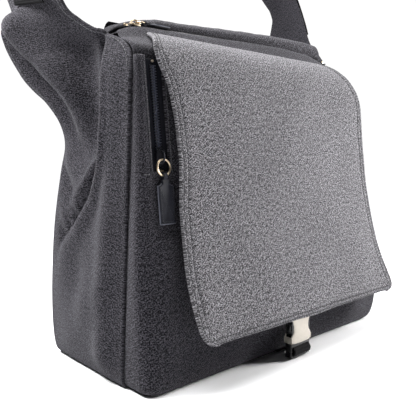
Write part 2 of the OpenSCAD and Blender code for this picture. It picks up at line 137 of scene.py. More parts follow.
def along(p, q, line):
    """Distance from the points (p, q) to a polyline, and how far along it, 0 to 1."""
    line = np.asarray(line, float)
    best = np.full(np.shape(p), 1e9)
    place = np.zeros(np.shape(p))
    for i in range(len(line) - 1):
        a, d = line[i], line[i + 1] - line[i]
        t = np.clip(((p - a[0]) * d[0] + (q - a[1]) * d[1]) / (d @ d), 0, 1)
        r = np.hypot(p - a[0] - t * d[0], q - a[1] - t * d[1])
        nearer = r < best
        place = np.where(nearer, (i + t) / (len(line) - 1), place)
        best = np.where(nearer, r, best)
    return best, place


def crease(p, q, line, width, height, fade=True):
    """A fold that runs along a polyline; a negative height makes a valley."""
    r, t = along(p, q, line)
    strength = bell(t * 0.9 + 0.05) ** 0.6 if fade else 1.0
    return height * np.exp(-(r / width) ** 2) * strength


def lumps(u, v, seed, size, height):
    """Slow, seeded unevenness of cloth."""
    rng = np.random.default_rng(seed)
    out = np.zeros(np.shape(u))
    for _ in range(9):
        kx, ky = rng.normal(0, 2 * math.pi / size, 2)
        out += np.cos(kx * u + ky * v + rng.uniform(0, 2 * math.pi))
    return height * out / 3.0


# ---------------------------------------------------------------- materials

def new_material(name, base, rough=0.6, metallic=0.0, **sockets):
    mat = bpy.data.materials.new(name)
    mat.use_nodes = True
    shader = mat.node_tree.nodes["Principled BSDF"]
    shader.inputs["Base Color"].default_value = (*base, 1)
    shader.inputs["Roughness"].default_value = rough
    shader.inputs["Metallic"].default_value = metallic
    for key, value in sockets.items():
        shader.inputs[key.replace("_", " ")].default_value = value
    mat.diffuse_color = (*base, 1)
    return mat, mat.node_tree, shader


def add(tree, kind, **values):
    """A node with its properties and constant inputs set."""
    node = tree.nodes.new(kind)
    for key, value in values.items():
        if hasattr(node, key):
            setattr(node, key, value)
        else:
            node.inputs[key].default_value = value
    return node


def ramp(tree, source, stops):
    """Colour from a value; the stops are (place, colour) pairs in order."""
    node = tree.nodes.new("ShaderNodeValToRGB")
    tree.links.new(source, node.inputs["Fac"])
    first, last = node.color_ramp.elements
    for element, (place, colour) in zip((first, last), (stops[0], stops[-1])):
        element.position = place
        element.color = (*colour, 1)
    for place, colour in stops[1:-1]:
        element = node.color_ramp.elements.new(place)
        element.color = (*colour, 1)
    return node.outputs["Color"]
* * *
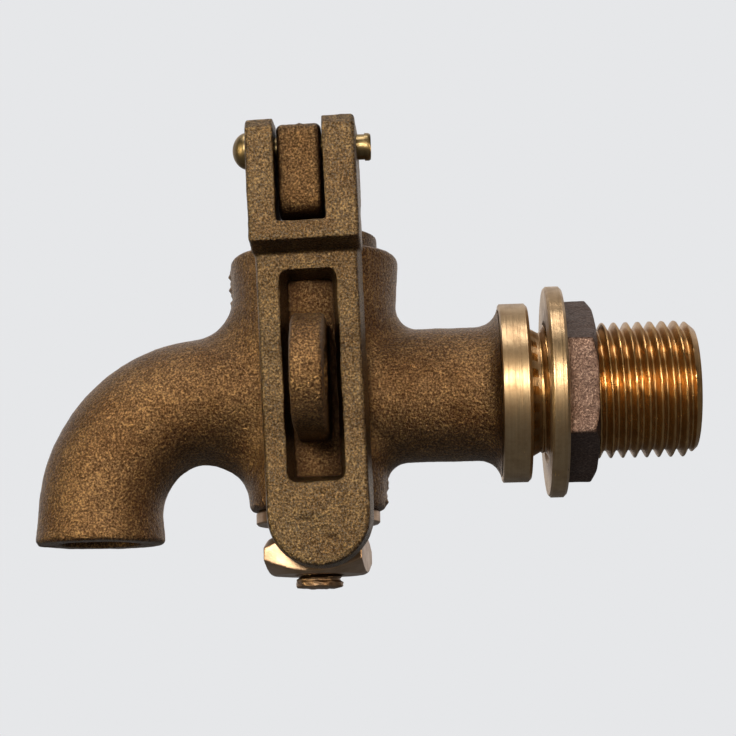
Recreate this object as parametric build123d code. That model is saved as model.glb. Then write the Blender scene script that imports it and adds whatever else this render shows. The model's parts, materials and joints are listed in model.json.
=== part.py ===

SET PROBLEM
In the listing above, find the line containing "Write part 2" and the line containing "return height * np.exp(-(r". Output them and every line between, exactly, and nothing else.

THE ANSWER
Write part 2 of the OpenSCAD and Blender code for this picture. It picks up at line 137 of scene.py. More parts follow.
def along(p, q, line):
    """Distance from the points (p, q) to a polyline, and how far along it, 0 to 1."""
    line = np.asarray(line, float)
    best = np.full(np.shape(p), 1e9)
    place = np.zeros(np.shape(p))
    for i in range(len(line) - 1):
        a, d = line[i], line[i + 1] - line[i]
        t = np.clip(((p - a[0]) * d[0] + (q - a[1]) * d[1]) / (d @ d), 0, 1)
        r = np.hypot(p - a[0] - t * d[0], q - a[1] - t * d[1])
        nearer = r < best
        place = np.where(nearer, (i + t) / (len(line) - 1), place)
        best = np.where(nearer, r, best)
    return best, place


def crease(p, q, line, width, height, fade=True):
    """A fold that runs along a polyline; a negative height makes a valley."""
    r, t = along(p, q, line)
    strength = bell(t * 0.9 + 0.05) ** 0.6 if fade else 1.0
    return height * np.exp(-(r / width) ** 2) * strength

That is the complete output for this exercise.